The major cities in which respondents were interviewed include Mumbai, Goa, Cochin, Bangalore, Hyderabad, Ahemdabad, Kolkata, Delhi-NCR, Chandigarh and Dehradun and interestingly it was observed that consumption of liquor is more in vogue is in Delhi-NCR, followed by Mumbai, Goa, Chandigarh and Bangalore.
“The peer pressure, plenty of pocket money and absentee parents mean the drinking age is dropping in metros. There has been a marked increase in alcohol consumption among teenagers and are strongly influenced by males in the family”, said Rawat.
With Christmas parties, end of year celebrations and upcoming new years, alcohol consumption is likely to increase more than 180% this season as against 105% per cent in the previous year, added Rawat.
In November 2011, Assocham survey found a 100% rise in drinking among the 15-18 age group in the last 10 years. The greater problem these days is not alcoholism but drinking problem, which affects 60 percent of users and makes them aggressive, said Dr. B K Rao, Chairman of Assocham Health Committee and Chairman Sir Ganga Ram Hospital.
The following statistics are sad and shocking, as per the government’s strict norms for underage drinking, Children as young as 13 have tried Bacardi Breezers or vodkas at stay-over nights with their friends. While responding, 52 percent teenagers said that having one drink at parties is something everyone does, for 72 percent being "cool" meant having three to four drinks.

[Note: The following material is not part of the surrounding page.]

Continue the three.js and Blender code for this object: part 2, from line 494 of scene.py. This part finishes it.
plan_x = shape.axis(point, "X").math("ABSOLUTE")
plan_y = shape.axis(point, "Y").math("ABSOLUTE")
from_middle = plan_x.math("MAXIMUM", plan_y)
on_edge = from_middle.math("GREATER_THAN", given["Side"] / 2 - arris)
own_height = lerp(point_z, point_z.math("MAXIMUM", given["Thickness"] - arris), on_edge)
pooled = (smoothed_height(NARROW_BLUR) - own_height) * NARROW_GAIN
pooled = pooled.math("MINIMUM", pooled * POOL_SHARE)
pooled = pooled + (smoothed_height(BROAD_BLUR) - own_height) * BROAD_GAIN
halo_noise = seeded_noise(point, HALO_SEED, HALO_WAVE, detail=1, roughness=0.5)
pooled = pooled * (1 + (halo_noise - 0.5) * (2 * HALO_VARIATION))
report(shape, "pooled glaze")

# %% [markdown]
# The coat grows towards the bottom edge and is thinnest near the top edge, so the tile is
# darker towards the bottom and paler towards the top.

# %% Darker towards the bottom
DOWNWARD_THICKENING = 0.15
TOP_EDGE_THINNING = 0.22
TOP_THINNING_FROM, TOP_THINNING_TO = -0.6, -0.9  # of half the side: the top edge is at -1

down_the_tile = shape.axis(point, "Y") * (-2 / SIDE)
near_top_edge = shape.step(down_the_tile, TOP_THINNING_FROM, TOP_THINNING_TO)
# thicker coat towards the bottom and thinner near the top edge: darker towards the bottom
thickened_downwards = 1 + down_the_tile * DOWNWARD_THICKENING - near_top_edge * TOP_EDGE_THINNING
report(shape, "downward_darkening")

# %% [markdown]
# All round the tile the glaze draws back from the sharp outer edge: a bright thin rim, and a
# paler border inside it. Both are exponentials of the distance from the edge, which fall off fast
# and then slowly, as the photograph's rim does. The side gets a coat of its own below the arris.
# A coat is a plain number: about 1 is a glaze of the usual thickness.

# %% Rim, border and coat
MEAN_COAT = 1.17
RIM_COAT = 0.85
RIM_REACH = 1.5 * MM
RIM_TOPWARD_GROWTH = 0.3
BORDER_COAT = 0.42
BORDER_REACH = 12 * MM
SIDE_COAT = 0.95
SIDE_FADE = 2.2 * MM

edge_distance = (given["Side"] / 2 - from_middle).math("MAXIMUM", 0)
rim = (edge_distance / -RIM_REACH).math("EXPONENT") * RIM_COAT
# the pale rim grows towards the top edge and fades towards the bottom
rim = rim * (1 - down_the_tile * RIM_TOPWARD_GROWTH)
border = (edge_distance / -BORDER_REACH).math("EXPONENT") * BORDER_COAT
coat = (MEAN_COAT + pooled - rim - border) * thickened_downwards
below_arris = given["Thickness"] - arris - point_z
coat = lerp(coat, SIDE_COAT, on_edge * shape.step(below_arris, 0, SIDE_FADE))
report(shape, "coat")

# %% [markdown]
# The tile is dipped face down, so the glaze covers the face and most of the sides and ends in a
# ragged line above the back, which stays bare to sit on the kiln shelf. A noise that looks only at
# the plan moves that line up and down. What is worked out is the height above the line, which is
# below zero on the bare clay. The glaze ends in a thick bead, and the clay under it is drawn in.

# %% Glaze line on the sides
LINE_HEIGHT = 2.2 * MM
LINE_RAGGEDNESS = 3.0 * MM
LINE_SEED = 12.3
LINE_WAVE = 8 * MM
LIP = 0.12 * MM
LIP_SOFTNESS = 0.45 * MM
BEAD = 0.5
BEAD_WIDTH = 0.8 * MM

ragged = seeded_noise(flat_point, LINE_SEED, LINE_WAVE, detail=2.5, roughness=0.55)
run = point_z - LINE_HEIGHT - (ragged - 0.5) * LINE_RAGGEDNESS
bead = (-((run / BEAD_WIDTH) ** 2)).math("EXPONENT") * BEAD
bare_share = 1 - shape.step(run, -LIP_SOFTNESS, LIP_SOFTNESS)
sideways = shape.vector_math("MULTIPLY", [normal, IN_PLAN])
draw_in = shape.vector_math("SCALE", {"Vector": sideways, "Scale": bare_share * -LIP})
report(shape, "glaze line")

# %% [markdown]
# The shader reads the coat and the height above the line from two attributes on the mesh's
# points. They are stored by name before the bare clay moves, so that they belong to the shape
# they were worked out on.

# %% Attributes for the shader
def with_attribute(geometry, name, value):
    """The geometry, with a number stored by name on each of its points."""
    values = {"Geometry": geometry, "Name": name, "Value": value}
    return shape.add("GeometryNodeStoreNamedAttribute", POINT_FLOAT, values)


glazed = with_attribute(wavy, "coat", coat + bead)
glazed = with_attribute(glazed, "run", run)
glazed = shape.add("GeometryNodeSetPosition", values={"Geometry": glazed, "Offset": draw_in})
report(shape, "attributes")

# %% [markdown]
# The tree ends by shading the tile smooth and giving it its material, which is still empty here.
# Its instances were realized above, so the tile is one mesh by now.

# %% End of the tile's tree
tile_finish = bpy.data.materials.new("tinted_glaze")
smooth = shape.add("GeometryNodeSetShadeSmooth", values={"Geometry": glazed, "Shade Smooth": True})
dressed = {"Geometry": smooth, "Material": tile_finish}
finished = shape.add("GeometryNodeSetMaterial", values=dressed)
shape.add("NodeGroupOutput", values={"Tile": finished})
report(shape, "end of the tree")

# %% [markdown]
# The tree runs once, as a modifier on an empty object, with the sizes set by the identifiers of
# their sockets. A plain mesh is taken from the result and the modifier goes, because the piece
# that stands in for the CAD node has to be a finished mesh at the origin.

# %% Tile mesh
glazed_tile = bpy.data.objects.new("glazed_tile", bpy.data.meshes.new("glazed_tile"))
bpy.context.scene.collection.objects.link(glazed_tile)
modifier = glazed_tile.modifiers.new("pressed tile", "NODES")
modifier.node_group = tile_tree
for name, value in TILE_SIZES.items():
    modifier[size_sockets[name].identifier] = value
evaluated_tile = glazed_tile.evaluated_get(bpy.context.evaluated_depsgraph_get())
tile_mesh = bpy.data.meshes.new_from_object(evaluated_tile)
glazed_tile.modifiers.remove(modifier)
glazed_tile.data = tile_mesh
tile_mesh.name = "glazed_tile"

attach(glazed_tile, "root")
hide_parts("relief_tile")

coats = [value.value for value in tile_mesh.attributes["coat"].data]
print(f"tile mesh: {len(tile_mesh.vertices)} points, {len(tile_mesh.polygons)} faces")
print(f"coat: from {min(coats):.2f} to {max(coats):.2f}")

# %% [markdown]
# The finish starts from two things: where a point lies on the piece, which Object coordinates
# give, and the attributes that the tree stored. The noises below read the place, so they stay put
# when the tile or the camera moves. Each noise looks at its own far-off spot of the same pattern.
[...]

Drinking seems to be quite the normal thing among the 13-18 age group in the metropolitan cities, adds survey.
“More than 52% of teens who admitted drinking said they drink when they are upset; 8% said they drink alone; 2% said they drink when they are bored; and 47% said they drink to "get high", findings of the survey.
Majority of teens consume alcohol on the occasion of New Year, Christmas, birthdays, farewell and some other occasion. Teenage boys are much more likely than teenage girls to say they have tried alcohol. Fruit-flavored alcoholic beverages are particularly appealing to girls who often do not like the taste of alcohol, adds the Assocham findings.
Usage of alcohol has also resulted in deliberate self-harm, high-risk sexual behaviour, HIV infection, tuberculosis, oesophageal cancer, liver disease, duodenal ulcer and many more, adds the paper.
Family history of substance abuse, prenatal exposure to alcohol, poor parent-child relationships and inadequate parent-child communication, conduct disorders, rebelliousness, depression, anxiety, academic problems, positive attitudes about alcohol, stress and poor coping skills all contribute to drink alcohol, disclosed the survey.
The survey further points out, “low pricing, a lack of standardized proof of age schemes and poor enforcement makes it easy for unscrupulous retailers to sell to underage kids, said Mr. Rawat. By introducing on-the-spot fines for selling drink during the Christmas/ New Year celebrations to under-19s, proof of age before purchasing, may reduce the consumption of alcohol at an early age.
Have tried alcohol 65%
Have not tried alcohol 20%
Have drunk fruit-flavoured alcoholic beverages 45%
Lack of supervision
Easy access to alcohol
Family or academic problems
Stress and poor coping skills
Long term effects:
Increased risk of cancer - especially breast, throat/mouth, oesophageal, liver, stomach
Increased risk of other diseases including cirrhosis, cognitive problems, obesity, hypertension, dementia, psychological conditions, damage to reproductive organs and others
Correlating concerns such as smoking and poor dietary behaviour
Nutritional deficiencies and related health concerns
Financial and legal implications
Breakdown of family structures
Creative ways of sneaking in alcohol are trendy among the youth:
Cafes and fast-food restaurants are serving beer. Pubs and bars have slated early evenings as cheaper Happy Hour. There's also the hookah lounge in metros. The flavoured hookah often has alcohol as base, especially vodka or wine.